After working as a classical dancer in the Australian Ballet company, Meryl Tankard was for a long time one of the highlights of Pina Bausch's Tanztheater Wuppertal. A leading performer in shows such as Café Muller, 1980 and Waltz, and a formidable comic actress, the Australian Tankard, for Bausch, constructed her solos by drawing inspiration from a wide variety of cues, from childhood nursery rhymes to the sugary dialogues of the old 'pink' cinema, sprinkling her texts with non-sense and surreal humour. Meryl Tankard left the Wuppertal company in 1983 and returned to Sydney, where she founded her own dance-theatre group, which she still directs. Her first show in Australia, 'Echo Point' in 1984, received rave reviews at home.
Inspired by Egyptian paintings depicted in a British Museum exhibition at the Australian National Gallery, Tankard created a seductively atmospheric piece with 'Nuti'. He chose a limited number of basic movements for the five dancers. Tankard skilfully uses repetition to construct a sequence of ritual motifs with a timeless universality, despite their specific ancient Egyptian origins.
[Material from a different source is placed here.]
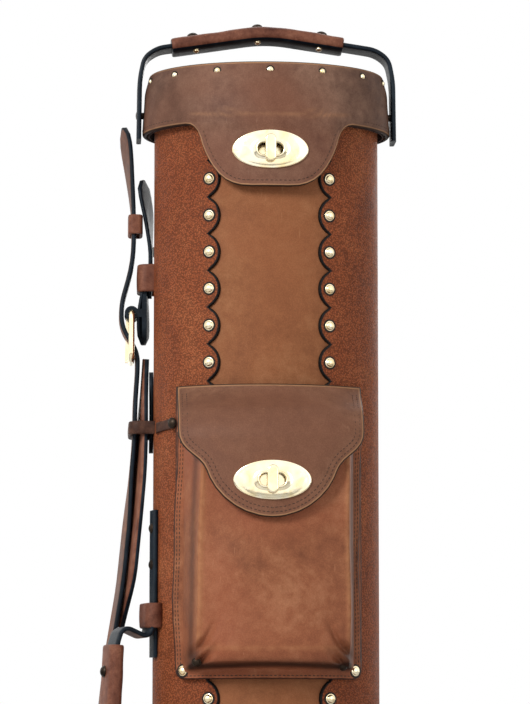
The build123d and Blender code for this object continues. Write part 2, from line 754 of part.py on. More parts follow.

The musical accompaniment by Collin Offord with flute, gongs, and a string instrument considerably intensifies the action, although the central element remains Regis Lansac's design and photography.
The inspirational motif of the second piece (Kikimora) is the make-up created by Mikhail Larianov for Bronislava Nijinska, who played the witch Kikimora in Massine's ballet 'Contes Russes'.
In Russian floklore, Kikimora has a cruel sense of humour: she can be as small as an inch or even invisible, and creates frightening noises. Meryl Tankard presents a portrait of the ambiguous, sometimes even evil witch, yet hidden behind a youthful innocence.